Skidaway Institute receives research grant to study glacier carbon

Aron Stubbins

Skidaway Institute of Oceanography researchers Aron Stubbins and Marc Frischer have been awarded a research grant from the National Science Foundation for $224,037 to study the origins of organic carbon in glaciers. Stubbins and Frischer are part of an international team working on the two-year project.
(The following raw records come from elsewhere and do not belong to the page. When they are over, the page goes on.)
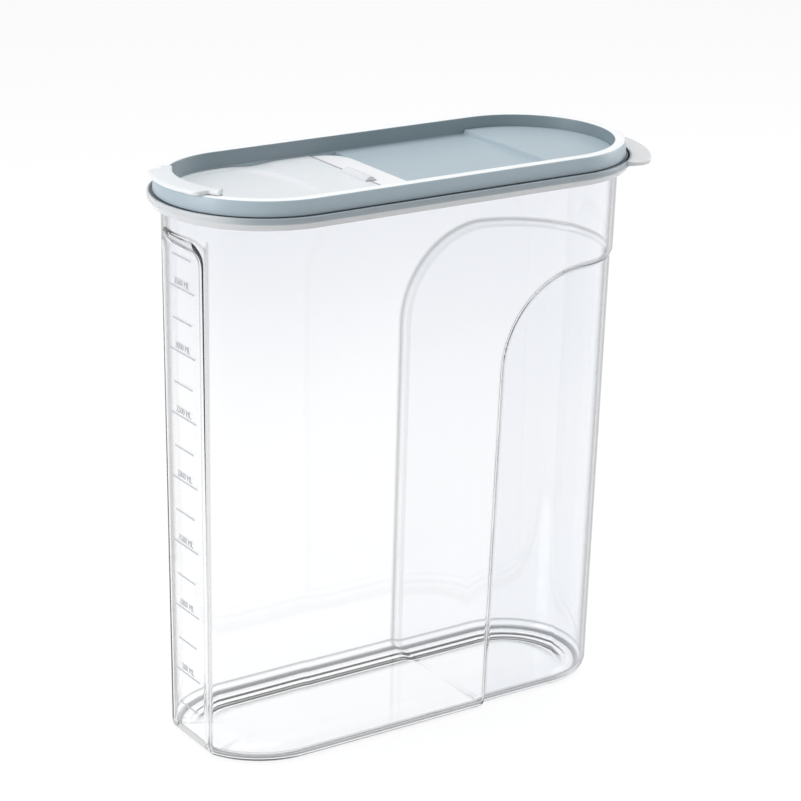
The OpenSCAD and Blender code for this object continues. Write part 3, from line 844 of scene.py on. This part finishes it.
def flapHeight(x, y, upper):
    d = flap
    rearArc = d["dishR"] - math.hypot(x + d["dishX"] + d["dishR"], y * d["dishFlat"])
    if not upper:
        pad = blendStep(min(rearArc - d["plugThick"], d["padSide"] - flapSpread(x, y)), 0, d["padEdge"])
        return d["topZ"] - d["thick"] - d["dishDepth"] * pad
    low = blendStep(min(rearArc, (d["dishSide"] - flapSpread(x, y)) * d["dishSteep"]), 0, d["dishEdge"])
    dip = blendStep(d["saddleHalf"] - abs(x + d["saddleX"]), 0, d["saddleHalf"])
    dip *= blendStep(abs(y), d["edgeR"] - d["saddleW"], d["edgeR"])
    return d["topZ"] - max(d["dishDepth"] * low, d["saddleDepth"] * dip)


def makeFlapPlate(bm):
    d = flap
    end = endX + d["edgeR"]
    # columns crowd at the fold, at the dish's rear edge and at the round end
    places = [-d["foldX"] - step for step in (0, 0.25, 0.8, 3, 6, 10, 14, 18, 21, 23.5, 25, 26, 27, 28)]
    places += [-d["foldX"] - step for step in (29, 30.5, 32.5)]
    places += [-d["foldX"] - 35 - 2.6 * part for part in range(16)]
    places += [-end + step for step in (12, 9, 6.5, 4.6, 3.1, 2.0, 1.2, 0.6, 0.25, 0.06, 0)]

    def place(u, v, upper):
        x = places[round(u * (len(places) - 1))]
        # rows crowd towards the edge, where the dish ends
        side = math.sin((2 * v - 1) * math.pi / 2)
        y = side * plateHalfWidth(x, d["edgeR"])
        return Vector((x, y, flapHeight(x, y, upper)))

    mappedSlab(bm, len(places) - 1, 56, place)


def lipReach(angle):
    # outer radius of the lip, with a round corner and then the land over the rim
    d = flap
    centre = d["lipR"] - d["lipCorner"]
    swing = d["lipHalf"] - math.degrees(math.asin(d["lipCorner"] / centre))
    turned = math.radians(max(abs(angle) - swing, 0))
    across = centre * math.sin(turned)
    if across < d["lipCorner"]:
        return centre * math.cos(turned) + math.sqrt(d["lipCorner"] ** 2 - across ** 2)
    past = abs(angle) - d["lipHalf"]
    return d["landR"] + d["landFillet"] * (1 - blendStep(past, 0, d["landFilletW"])) ** 2


def makeLip(bm):
    d = flap
    half = d["ridgeHalf"]
    steps = [0, 3, 6, 9, 12, 15, 18, 20.5]
    steps += [d["lipHalf"] - step for step in (5, 4.2, 3.4, 2.6, 1.9, 1.3, 0.8, 0.4, 0.15, 0.02)]
    steps += [d["lipHalf"] + step for step in (0.02, 0.4, 0.9, 1.4, 1.9, 3.5)] + [half - 1, half]
    angles = [-angle for angle in reversed(steps[1:])] + steps
    low = d["topZ"] - d["dishDepth"]
    ridgeOut = d["ridgeR"] + d["thick"]
    landIn = d["landR"] - d["landIn"]
    drawProfile(bm, [
        (d["ridgeRoot"], low - d["rootEdge"], 0), (d["ridgeR"], low + d["rootRise"], d["ridgeFillet"]),
        (d["ridgeR"], d["lipTop"], d["ridgeTop"]), (landIn, d["lipTop"], 0),
        (d["lipR"], d["lipTop"] - d["lipDroop"], d["lipEdge"]), (d["lipR"], d["lipLow"], d["lipEdge"]),
        (landIn, d["lipLow"], 0), (ridgeOut, d["lipLow"], d["underFillet"]),
        (ridgeOut, low - d["rootSunk"], 0), (d["ridgeRoot"], low - d["rootSunk"], 0),
    ], closed=True)
    bmesh.ops.translate(bm, vec=(-endX, 0, 0), verts=bm.verts)
    start = Matrix.Rotation(math.radians(-90 - half), 3, "Z")
    bmesh.ops.rotate(bm, cent=(-endX, 0, 0), matrix=start, verts=bm.verts)
    bmesh.ops.spin(bm, geom=bm.verts[:] + bm.edges[:], cent=(-endX, 0, 0), axis=(0, 0, 1), dvec=(0, 0, 0),
                   angle=math.radians(2 * half), steps=len(angles) - 1, use_duplicate=False)
    bmesh.ops.holes_fill(bm, edges=[edge for edge in bm.edges if edge.is_boundary], sides=0)
    for vert in bm.verts:
        radius = math.hypot(vert.co.x + endX, vert.co.y)
        turned = math.degrees(math.atan2(-vert.co.y, -vert.co.x - endX))
        angle = angles[round((turned + half) / (2 * half) * (len(angles) - 1))]
        if radius > d["landR"]:
            radius -= d["lipR"] - lipReach(angle)
        vert.co.x = -endX - radius * math.cos(math.radians(angle))
        vert.co.y = -radius * math.sin(math.radians(angle))


def makeFlap():
    d = flap
    bm = bmesh.new()
    makeLip(bm)
    plate = bmesh.new()
    makeFlapPlate(plate)
    joinInto(bm, plate)
    plug = bmesh.new()
    raiseOutline(plug, -d["plugGap"], d["plugThick"], d["plugLow"], d["topZ"] - d["thick"] + d["plugOverlap"])
    joinInto(bm, plug)
    finishPiece(bm, "pourFlap", "flap", ["pour_flap"], flapMaterial, sharp=40, bevel=0.25)


def makeStrap():
    # closed arched strip, thinner towards its sides
    d = strap
    bm = bmesh.new()
    half, rise = d["width"] / 2, d["top"] - d["side"]
    outline = [(-half, d["low"]), (half, d["low"])]
    for part in range(13):
        across = 1 - part / 6
        outline.append((half * across, d["side"] + rise * (1 - across ** 2)))
    verts = [bm.verts.new((-d["x"] + along, -d["length"] / 2, z)) for along, z in outline]
    made = bmesh.ops.extrude_face_region(bm, geom=[bm.faces.new(verts)], use_keep_orig=True)
    shiftRaised(bm, made, (0, d["length"], 0))
    finishPiece(bm, "snapStrap", "strap", ["snap_strap"], strapMaterial, sharp=40, bevel=0.4)


makeFlap()
makeStrap()
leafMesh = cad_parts["hinge_leaf"].data
leafMesh.materials.clear()
leafMesh.materials.append(leafMaterial)
print("flap made")


# Studio

studio = {
    "horizon": 0.3, "zenith": 0.85, "reflected": 0.6,
    "floorSize": 6.0, "floorColour": (0.88, 0.88, 0.885), "floorRoughness": 0.35,
    "floorGlow": 1.05, "floorWhite": 0.75,
}
softboxes = [
    {"name": "leftSoftbox", "place": (-1.4, 0.1, 0.6), "size": (0.9, 1.0), "power": 11},
    {"name": "rightSoftbox", "place": (1.4, -0.3, 0.6), "size": (0.9, 1.0), "power": 9},
    {"name": "topSoftbox", "place": (0.0, 0.4, 1.5), "size": (1.3, 1.0), "power": 8},
]
lampTarget = (0, 0, 0.2)
view = {
    "azimuth": -33.94, "elevation": 19.5, "roll": 1.2875, "target": (0.0005, 0, 0.147), "distance": 1.2254,
    "lens": 119.12, "sensor": 36, "near": 0.05, "far": 30,
}


def makeFloor():
    # white where it is looked at, and plain grey where it only lights the object
    bm = bmesh.new()
    bmesh.ops.create_grid(bm, x_segments=1, y_segments=1, size=studio["floorSize"] / 2)
    floor = addObject("studioFloor", meshFrom(bm, "studioFloor"))
    shader = Shader("studioFloor")
    shader.set(Base_Color=studio["floorColour"], Roughness=studio["floorRoughness"])
    glow = shader.node("ShaderNodeEmission", inputs={"Color": (1, 1, 1), "Strength": studio["floorGlow"]})
    both = shader.mixSurface(studio["floorWhite"], shader.lit(), glow)
    kinds = ("Is Camera Ray", "Is Glossy Ray", "Is Transmission Ray")
    rays = [shader.node("ShaderNodeLightPath", output=kind) for kind in kinds]
    seen = rays[0].maths("MAXIMUM", rays[1]).maths("MAXIMUM", rays[2])
    shader.show(shader.mixSurface(seen, shader.lit(), both))
    floor.data.materials.append(shader.material)


def makeWorld():
    # white behind the object, and a plainer level for light and gloss
    world = bpy.data.worlds.new("studioWorld")
    bpy.context.scene.world = world
    world.use_nodes = True
    tree = world.node_tree
    tree.nodes.clear()
    rays = tree.nodes.new("ShaderNodeLightPath")

    def background(strength):
        made = tree.nodes.new("ShaderNodeBackground")
        made.inputs["Color"].default_value = (1, 1, 1, 1)
        made.inputs["Strength"].default_value = strength
        return made

    def mix(kind, first, second):
        made = tree.nodes.new("ShaderNodeMixShader")
        tree.links.new(rays.outputs[kind], made.inputs[0])
        tree.links.new(first.outputs[0], made.inputs[1])
        tree.links.new(second.outputs[0], made.inputs[2])
        return made

    # more light from above than from the sides
    spot = tree.nodes.new("ShaderNodeTexCoord")
    parts = tree.nodes.new("ShaderNodeSeparateXYZ")
    tree.links.new(spot.outputs["Generated"], parts.inputs[0])
    slope = tree.nodes.new("ShaderNodeMapRange")
    slope.inputs["To Min"].default_value = studio["horizon"]
    slope.inputs["To Max"].default_value = studio["zenith"]
    tree.links.new(parts.outputs["Z"], slope.inputs["Value"])
    dome = background(1.0)
    tree.links.new(slope.outputs[0], dome.inputs["Strength"])
    sky = mix("Is Glossy Ray", dome, background(studio["reflected"]))
    sky = mix("Is Transmission Ray", sky, background(1.0))
    sky = mix("Is Camera Ray", sky, background(1.0))
    tree.links.new(sky.outputs[0], tree.nodes.new("ShaderNodeOutputWorld").inputs["Surface"])


def makeSoftbox(box):
    data = bpy.data.lights.new(box["name"], "AREA")
    data.shape = "RECTANGLE"
    data.size, data.size_y = box["size"]
    data.energy = box["power"]
    lamp = addObject(box["name"], data)
    lamp.location = box["place"]
    lamp.rotation_euler = (Vector(lampTarget) - Vector(box["place"])).to_track_quat("-Z", "Y").to_euler()


def makeCamera():
    # the photograph's viewing angle
    azimuth, elevation, roll = (math.radians(view[key]) for key in ("azimuth", "elevation", "roll"))
    level = math.cos(elevation)
    back = Vector((math.sin(azimuth) * level, -math.cos(azimuth) * level, math.sin(elevation)))
    side = Vector((0, 0, 1)).cross(back).normalized()
    up = back.cross(side)
    sideRolled = side * math.cos(roll) + up * math.sin(roll)
    upRolled = up * math.cos(roll) - side * math.sin(roll)
    data = bpy.data.cameras.new("photoCamera")
    data.lens = view["lens"]
    data.sensor_width = view["sensor"]
    data.clip_start, data.clip_end = view["near"], view["far"]
    camera = addObject("photoCamera", data)
    turned = Matrix((sideRolled, upRolled, back)).transposed().to_4x4()
    camera.matrix_world = Matrix.Translation(Vector(view["target"]) + back * view["distance"]) @ turned
    bpy.context.scene.camera = camera


makeFloor()
makeWorld()
for box in softboxes:
    makeSoftbox(box)
makeCamera()
bpy.context.scene.view_settings.view_transform = "Standard"
print("studio made")
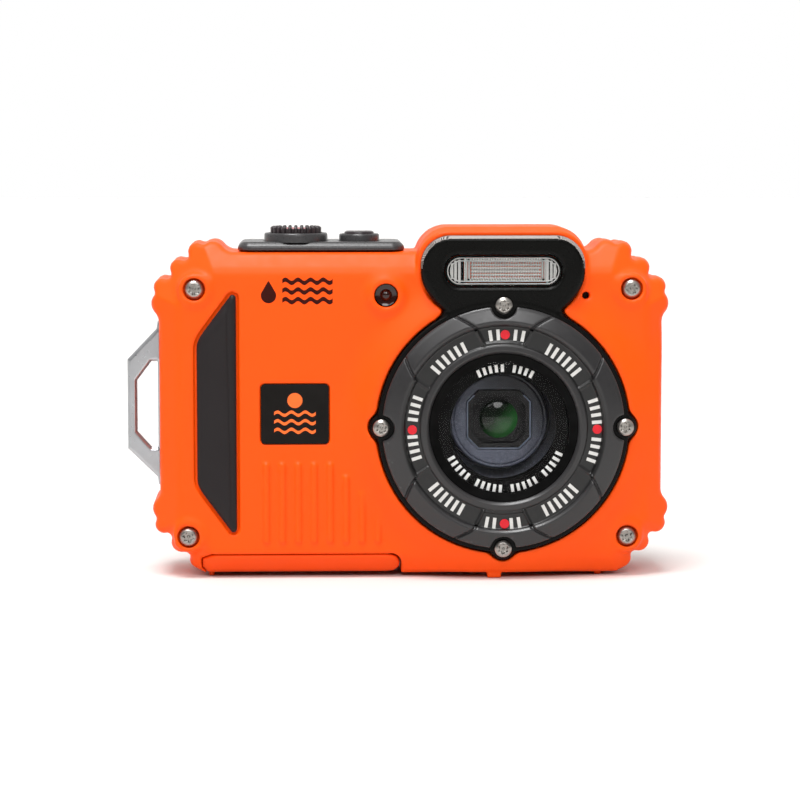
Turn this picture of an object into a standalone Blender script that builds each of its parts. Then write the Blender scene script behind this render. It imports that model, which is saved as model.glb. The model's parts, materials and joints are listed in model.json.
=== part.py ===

Glaciers and ice sheets represent the second largest reservoir of water in the global hydrologic system. Although, the carbon contained in the glacial ice is a major contributor to the downstream ecosystems, the dynamics of glacial biogeochemistry are poorly understood. Much of the carbon has been thought to have come from ancient peat lands and forests overrun by the glaciers. However, recent research by Stubbins and his colleagues challenges that explanation. They hypothesize that the main source is atmospheric carbon from the combustion of fossil fuels and biomass.

Marc Frischer

The proposed work will determine the extent to which fossil fuels contribute to the dissolved organic material (DOM) in the glaciers. They will verify the age and stability of the glacial DOM and quantify the extent to which it is being exported to downstream ecosystems.

Stubbins and Frischer will be working with other scientists, including Robert Spencer, Woods Hole Research Center; Eran Hood, University of Alaska Southeast; Peter A. Raymond, Yale University; Greg Kok, Droplet Measurement Technologies; and Thorsten Dittmar, Max Planck Group for Marine Geochemistry, Oldenburg, Germany.